Francis Ngugi Muigai - Masters Student, Kenyatta University, Kenya

Dr. Moses Odhiambo Aluoch - Lecturer, Kenyatta University, Kenya

ABSTRACT

The study assessed the impact of corporate governance attributes on the profitability of Tier III commercial banks in Kenya. Despite their vital role in fostering economic growth and providing financial services, these banks continue to face persistent profitability challenges. The research examined key governance factors, including board independence, gender diversity, board size, audit committee structure, and directors' educational backgrounds, to determine their influence on financial performance.
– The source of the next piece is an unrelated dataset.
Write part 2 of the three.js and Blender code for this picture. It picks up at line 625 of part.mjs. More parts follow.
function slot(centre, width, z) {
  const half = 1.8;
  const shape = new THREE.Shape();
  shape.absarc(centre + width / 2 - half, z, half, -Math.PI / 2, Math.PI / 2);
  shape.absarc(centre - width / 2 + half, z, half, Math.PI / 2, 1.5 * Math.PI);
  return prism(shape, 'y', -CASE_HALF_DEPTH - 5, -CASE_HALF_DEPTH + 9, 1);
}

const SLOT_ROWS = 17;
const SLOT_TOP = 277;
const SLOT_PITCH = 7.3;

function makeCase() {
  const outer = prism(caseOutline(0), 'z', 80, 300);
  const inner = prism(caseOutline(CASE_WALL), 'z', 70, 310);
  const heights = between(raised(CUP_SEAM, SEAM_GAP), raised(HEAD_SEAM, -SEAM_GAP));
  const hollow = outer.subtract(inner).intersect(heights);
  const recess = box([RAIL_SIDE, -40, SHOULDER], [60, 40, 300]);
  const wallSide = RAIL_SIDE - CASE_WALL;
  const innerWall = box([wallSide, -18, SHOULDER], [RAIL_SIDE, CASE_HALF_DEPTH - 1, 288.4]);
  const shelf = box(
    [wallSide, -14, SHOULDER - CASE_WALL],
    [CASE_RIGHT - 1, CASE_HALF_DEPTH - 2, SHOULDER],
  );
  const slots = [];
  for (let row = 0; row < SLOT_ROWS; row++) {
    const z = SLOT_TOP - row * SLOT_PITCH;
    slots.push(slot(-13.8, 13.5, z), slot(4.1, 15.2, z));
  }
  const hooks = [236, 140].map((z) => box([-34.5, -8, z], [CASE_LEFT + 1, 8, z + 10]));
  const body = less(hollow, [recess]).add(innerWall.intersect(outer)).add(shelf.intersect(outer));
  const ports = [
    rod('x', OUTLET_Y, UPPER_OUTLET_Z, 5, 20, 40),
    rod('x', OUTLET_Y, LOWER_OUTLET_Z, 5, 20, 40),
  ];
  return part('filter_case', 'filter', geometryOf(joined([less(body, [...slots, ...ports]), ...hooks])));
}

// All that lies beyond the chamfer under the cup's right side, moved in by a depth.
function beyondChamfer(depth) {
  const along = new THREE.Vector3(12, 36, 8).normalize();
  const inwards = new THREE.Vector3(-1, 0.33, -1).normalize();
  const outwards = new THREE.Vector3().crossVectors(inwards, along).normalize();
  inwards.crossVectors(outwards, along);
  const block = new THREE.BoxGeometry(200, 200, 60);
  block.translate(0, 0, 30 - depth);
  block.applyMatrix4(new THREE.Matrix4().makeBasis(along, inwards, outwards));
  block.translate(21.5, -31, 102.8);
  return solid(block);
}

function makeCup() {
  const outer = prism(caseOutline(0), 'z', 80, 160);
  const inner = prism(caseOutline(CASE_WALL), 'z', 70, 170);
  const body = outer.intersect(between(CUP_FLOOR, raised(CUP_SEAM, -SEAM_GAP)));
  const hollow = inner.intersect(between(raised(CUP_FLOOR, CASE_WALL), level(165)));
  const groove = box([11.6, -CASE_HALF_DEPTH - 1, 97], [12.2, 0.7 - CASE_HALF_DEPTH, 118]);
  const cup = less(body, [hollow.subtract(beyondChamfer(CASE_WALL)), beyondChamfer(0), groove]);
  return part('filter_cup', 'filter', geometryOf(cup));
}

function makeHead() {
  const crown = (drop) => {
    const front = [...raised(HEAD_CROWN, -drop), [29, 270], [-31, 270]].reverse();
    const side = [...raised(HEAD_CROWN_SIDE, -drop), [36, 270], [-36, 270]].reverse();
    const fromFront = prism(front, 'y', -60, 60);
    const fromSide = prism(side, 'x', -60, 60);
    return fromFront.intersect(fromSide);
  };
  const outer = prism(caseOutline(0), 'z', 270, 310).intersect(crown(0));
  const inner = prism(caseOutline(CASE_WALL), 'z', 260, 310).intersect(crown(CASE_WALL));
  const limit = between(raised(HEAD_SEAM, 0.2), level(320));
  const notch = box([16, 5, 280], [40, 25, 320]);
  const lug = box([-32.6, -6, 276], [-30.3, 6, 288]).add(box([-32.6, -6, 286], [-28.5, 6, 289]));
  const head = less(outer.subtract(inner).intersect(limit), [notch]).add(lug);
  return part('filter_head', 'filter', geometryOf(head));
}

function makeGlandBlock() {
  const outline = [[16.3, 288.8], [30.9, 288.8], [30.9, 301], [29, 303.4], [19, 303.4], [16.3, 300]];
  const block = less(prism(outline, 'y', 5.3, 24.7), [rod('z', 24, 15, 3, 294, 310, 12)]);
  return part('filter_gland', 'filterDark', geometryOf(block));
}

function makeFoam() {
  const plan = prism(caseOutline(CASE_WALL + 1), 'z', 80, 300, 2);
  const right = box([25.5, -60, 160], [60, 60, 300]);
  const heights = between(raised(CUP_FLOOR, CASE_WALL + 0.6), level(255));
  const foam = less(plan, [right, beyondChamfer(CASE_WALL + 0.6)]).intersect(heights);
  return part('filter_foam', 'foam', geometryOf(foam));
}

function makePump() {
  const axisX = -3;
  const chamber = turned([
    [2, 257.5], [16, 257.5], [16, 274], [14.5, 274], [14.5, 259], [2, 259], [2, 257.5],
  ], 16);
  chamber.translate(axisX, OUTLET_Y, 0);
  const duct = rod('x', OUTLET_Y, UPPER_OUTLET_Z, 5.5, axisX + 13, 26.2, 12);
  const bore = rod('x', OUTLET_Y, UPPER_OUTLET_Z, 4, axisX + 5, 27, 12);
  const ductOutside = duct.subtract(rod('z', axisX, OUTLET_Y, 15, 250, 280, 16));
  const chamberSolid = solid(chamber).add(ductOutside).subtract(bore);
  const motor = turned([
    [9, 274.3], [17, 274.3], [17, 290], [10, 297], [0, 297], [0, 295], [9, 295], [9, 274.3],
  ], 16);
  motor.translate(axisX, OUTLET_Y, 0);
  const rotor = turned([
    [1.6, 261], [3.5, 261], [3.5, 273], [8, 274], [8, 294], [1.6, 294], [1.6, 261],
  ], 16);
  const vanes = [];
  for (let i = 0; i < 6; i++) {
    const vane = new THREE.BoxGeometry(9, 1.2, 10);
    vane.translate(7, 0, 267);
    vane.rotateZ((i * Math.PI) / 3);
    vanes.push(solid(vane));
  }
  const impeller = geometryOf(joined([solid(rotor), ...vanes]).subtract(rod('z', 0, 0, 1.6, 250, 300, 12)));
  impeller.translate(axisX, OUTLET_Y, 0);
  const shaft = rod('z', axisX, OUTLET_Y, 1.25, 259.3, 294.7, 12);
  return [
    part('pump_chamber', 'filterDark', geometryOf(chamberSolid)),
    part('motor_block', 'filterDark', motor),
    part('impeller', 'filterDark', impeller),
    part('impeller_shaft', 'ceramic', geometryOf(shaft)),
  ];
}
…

The study was anchored in several theoretical frameworks, including Agency Theory, Resource Dependence Theory, Organizational Theory, Audit Quality Theory, Human Capital Theory, and Stakeholder Theory. Using quantitative methods, including descriptive and correlational analysis, the study analysed data from the annual reports of Tier III banks in Kenya covering the period from 2018 to 2023. The findings indicated that board independence and gender diversity were positively correlated with financial performance, suggesting that autonomous boards and diverse leadership enhance decision-making and accountability, leading to improved profitability. Additionally, a well-structured audit committee played a significant role in financial performance, highlighting the importance of effective oversight and expertise in risk management and regulatory compliance. However, the study found no significant relationship between board size or directors' educational backgrounds and profitability, suggesting that the composition and functional effectiveness of the board are more critical than its size or formal qualifications in driving financial success. Based on these findings, the study recommended that Tier III banks enhance board independence, increase gender diversity, and strengthen the structure and expertise of their audit committees to improve profitability. Furthermore, the study identified potential areas for future research, including the impact of digital transformation, corporate social responsibility, and long-term governance reforms on the financial performance of banks. This research contributes valuable insights into corporate governance practices that can enhance financial outcomes for banks in emerging markets, particularly in Kenya.